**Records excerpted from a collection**
• • • •
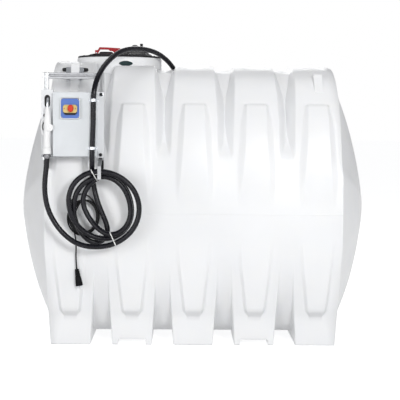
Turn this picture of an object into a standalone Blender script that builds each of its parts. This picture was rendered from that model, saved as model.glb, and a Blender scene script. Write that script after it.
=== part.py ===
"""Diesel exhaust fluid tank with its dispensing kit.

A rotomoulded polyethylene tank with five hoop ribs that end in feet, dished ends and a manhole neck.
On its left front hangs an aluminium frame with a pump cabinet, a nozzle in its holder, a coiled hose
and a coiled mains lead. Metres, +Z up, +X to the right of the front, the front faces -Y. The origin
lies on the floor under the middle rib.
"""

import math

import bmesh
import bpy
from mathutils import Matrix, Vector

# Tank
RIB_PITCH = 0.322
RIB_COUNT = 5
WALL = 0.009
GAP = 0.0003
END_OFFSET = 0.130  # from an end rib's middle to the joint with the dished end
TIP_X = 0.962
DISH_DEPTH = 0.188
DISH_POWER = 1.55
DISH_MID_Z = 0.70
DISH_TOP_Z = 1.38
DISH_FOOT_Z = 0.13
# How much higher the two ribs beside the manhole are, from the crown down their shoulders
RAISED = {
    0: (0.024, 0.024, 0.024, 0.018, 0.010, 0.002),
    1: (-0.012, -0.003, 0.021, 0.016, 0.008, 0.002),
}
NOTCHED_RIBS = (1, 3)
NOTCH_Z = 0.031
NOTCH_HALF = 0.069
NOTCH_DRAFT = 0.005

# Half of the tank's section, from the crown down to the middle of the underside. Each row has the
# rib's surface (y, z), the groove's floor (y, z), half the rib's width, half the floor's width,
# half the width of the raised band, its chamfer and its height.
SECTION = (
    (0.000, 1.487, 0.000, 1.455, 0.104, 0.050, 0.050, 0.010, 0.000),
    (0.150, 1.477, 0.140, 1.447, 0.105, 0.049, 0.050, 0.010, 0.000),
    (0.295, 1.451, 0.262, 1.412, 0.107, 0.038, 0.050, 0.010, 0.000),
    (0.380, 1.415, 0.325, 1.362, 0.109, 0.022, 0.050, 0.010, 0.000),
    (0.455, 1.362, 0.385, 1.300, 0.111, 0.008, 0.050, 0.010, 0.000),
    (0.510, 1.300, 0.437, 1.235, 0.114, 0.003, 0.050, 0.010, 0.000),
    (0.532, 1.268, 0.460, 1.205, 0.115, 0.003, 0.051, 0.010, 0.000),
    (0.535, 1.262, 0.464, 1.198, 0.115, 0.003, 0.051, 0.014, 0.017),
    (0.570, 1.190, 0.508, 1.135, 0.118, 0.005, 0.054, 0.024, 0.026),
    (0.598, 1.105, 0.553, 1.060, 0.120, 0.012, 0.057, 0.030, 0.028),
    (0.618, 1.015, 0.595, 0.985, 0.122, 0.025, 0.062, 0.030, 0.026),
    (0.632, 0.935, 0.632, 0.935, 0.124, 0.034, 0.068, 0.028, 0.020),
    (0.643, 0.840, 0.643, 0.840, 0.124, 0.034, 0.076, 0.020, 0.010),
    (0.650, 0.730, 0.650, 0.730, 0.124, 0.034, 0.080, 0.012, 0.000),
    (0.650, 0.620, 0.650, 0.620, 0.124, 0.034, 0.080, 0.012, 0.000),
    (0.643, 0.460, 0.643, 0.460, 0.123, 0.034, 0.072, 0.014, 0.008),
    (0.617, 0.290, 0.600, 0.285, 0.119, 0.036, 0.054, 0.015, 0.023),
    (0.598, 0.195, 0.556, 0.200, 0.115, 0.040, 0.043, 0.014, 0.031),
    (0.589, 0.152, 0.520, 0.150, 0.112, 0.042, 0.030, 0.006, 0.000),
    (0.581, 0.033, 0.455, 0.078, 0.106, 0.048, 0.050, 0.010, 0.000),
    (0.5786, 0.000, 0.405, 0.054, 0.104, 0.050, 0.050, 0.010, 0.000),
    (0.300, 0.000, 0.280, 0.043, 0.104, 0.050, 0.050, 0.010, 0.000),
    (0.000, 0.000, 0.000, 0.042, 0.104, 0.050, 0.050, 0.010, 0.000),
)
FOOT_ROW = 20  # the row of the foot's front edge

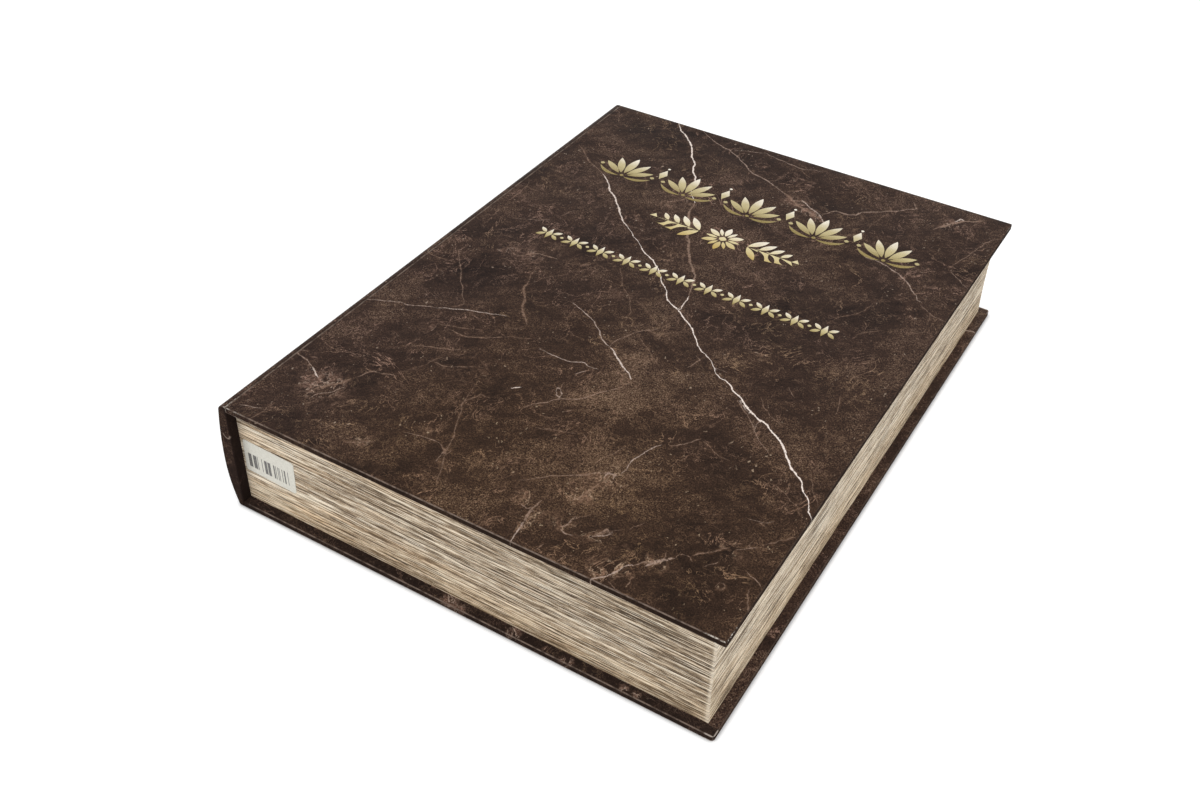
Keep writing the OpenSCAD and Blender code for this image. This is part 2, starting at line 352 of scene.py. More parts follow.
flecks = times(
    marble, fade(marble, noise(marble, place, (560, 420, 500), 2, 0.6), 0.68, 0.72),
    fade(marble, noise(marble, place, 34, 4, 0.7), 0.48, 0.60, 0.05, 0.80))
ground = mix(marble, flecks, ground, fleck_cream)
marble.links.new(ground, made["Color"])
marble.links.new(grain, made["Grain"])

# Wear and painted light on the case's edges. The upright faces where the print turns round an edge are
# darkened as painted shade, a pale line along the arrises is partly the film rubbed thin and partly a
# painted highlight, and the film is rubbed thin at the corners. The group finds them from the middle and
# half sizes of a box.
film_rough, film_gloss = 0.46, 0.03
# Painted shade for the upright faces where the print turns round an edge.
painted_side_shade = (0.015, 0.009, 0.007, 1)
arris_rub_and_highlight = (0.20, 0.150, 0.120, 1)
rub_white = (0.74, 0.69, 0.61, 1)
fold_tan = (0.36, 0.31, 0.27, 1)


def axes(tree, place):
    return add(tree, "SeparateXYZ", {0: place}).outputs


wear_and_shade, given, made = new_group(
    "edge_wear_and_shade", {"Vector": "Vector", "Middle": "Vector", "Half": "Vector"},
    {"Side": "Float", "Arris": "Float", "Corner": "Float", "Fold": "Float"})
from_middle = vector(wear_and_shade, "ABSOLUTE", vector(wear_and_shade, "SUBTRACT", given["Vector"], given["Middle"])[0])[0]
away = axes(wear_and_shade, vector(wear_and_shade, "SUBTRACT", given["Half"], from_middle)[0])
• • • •
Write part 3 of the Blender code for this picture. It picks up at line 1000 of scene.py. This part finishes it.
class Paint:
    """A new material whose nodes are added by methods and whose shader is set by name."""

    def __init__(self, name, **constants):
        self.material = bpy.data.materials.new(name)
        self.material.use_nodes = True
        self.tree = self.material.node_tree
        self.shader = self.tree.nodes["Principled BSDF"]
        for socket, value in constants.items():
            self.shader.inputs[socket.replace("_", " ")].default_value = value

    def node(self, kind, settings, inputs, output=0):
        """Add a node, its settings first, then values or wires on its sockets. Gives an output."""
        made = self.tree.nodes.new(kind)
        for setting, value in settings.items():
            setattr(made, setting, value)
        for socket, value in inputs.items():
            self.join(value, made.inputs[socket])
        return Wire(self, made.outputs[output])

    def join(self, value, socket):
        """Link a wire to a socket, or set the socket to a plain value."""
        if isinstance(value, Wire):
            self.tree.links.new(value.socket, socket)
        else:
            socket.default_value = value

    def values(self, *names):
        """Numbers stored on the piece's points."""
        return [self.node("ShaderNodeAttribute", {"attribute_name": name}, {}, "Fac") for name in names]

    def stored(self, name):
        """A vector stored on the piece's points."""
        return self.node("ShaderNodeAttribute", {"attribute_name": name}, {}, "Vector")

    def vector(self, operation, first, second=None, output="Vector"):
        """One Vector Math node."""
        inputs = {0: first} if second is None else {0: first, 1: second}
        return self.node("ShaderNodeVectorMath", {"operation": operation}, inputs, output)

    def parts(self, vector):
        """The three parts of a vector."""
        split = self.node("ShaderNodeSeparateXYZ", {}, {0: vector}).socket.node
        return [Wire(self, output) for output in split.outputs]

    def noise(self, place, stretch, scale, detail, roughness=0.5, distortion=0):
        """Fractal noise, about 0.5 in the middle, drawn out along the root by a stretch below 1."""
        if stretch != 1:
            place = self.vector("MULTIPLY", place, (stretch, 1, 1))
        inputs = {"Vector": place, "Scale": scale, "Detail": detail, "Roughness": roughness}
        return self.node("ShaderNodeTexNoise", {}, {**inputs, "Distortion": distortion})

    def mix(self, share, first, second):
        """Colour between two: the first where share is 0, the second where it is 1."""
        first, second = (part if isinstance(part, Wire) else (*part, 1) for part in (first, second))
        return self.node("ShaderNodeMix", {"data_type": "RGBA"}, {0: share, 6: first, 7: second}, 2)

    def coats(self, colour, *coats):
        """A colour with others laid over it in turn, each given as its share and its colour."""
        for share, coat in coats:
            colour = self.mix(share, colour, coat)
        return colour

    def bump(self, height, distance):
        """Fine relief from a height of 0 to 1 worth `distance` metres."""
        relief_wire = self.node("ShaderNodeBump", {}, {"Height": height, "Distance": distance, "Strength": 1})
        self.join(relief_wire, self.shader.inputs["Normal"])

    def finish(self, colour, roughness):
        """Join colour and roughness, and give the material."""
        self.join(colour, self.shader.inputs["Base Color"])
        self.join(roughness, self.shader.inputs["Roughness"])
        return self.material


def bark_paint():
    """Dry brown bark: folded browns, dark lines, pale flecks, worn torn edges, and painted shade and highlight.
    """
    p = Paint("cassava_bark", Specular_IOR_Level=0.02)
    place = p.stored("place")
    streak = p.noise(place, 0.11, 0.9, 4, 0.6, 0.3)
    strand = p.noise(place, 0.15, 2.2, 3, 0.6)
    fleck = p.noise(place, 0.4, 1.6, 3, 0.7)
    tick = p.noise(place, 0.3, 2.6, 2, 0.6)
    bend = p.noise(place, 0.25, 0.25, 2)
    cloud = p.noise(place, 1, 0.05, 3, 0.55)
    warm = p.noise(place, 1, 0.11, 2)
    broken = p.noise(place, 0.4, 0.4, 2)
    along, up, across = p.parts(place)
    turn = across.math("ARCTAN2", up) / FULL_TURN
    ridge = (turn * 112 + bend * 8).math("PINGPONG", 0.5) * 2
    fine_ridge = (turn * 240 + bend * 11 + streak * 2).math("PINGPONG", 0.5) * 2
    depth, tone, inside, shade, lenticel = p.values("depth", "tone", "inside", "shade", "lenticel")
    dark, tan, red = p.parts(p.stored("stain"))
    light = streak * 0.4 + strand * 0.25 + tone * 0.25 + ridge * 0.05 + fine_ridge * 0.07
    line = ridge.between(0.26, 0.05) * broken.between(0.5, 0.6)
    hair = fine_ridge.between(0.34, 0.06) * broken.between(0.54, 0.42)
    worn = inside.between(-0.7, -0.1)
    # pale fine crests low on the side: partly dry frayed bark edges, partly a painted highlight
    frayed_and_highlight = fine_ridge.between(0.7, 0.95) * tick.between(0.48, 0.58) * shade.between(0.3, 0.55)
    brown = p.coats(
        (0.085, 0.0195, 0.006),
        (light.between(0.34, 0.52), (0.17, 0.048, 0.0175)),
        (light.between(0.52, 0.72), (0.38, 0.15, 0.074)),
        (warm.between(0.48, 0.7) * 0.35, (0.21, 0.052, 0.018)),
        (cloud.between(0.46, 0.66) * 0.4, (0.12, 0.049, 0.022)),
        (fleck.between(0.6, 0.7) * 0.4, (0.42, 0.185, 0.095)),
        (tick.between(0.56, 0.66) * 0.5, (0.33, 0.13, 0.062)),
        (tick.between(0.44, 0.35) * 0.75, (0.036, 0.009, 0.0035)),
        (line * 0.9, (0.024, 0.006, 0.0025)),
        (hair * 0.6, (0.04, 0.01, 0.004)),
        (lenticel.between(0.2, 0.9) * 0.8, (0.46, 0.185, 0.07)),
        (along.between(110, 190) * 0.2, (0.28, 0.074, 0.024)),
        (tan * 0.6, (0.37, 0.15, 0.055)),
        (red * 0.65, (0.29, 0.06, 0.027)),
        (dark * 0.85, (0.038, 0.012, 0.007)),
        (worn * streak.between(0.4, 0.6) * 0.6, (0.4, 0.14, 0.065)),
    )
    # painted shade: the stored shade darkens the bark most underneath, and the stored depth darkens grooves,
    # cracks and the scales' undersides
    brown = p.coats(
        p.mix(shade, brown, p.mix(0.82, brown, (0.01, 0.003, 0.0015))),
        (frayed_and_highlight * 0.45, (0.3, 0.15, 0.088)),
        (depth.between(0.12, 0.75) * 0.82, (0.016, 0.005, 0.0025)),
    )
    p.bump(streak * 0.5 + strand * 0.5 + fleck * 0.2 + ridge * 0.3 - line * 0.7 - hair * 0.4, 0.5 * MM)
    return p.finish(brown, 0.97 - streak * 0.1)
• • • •
**What you are asked to do**
From the line with "Turn this picture" through the line with "NOTCH_DRAFT = 0.005", repeat every line exactly, both ends included, and nothing outside that range.

**Task output**
Turn this picture of an object into a standalone Blender script that builds each of its parts. This picture was rendered from that model, saved as model.glb, and a Blender scene script. Write that script after it.
=== part.py ===
"""Diesel exhaust fluid tank with its dispensing kit.

A rotomoulded polyethylene tank with five hoop ribs that end in feet, dished ends and a manhole neck.
On its left front hangs an aluminium frame with a pump cabinet, a nozzle in its holder, a coiled hose
and a coiled mains lead. Metres, +Z up, +X to the right of the front, the front faces -Y. The origin
lies on the floor under the middle rib.
"""

import math

import bmesh
import bpy
from mathutils import Matrix, Vector

# Tank
RIB_PITCH = 0.322
RIB_COUNT = 5
WALL = 0.009
GAP = 0.0003
END_OFFSET = 0.130  # from an end rib's middle to the joint with the dished end
TIP_X = 0.962
DISH_DEPTH = 0.188
DISH_POWER = 1.55
DISH_MID_Z = 0.70
DISH_TOP_Z = 1.38
DISH_FOOT_Z = 0.13
# How much higher the two ribs beside the manhole are, from the crown down their shoulders
RAISED = {
    0: (0.024, 0.024, 0.024, 0.018, 0.010, 0.002),
    1: (-0.012, -0.003, 0.021, 0.016, 0.008, 0.002),
}
NOTCHED_RIBS = (1, 3)
NOTCH_Z = 0.031
NOTCH_HALF = 0.069
NOTCH_DRAFT = 0.005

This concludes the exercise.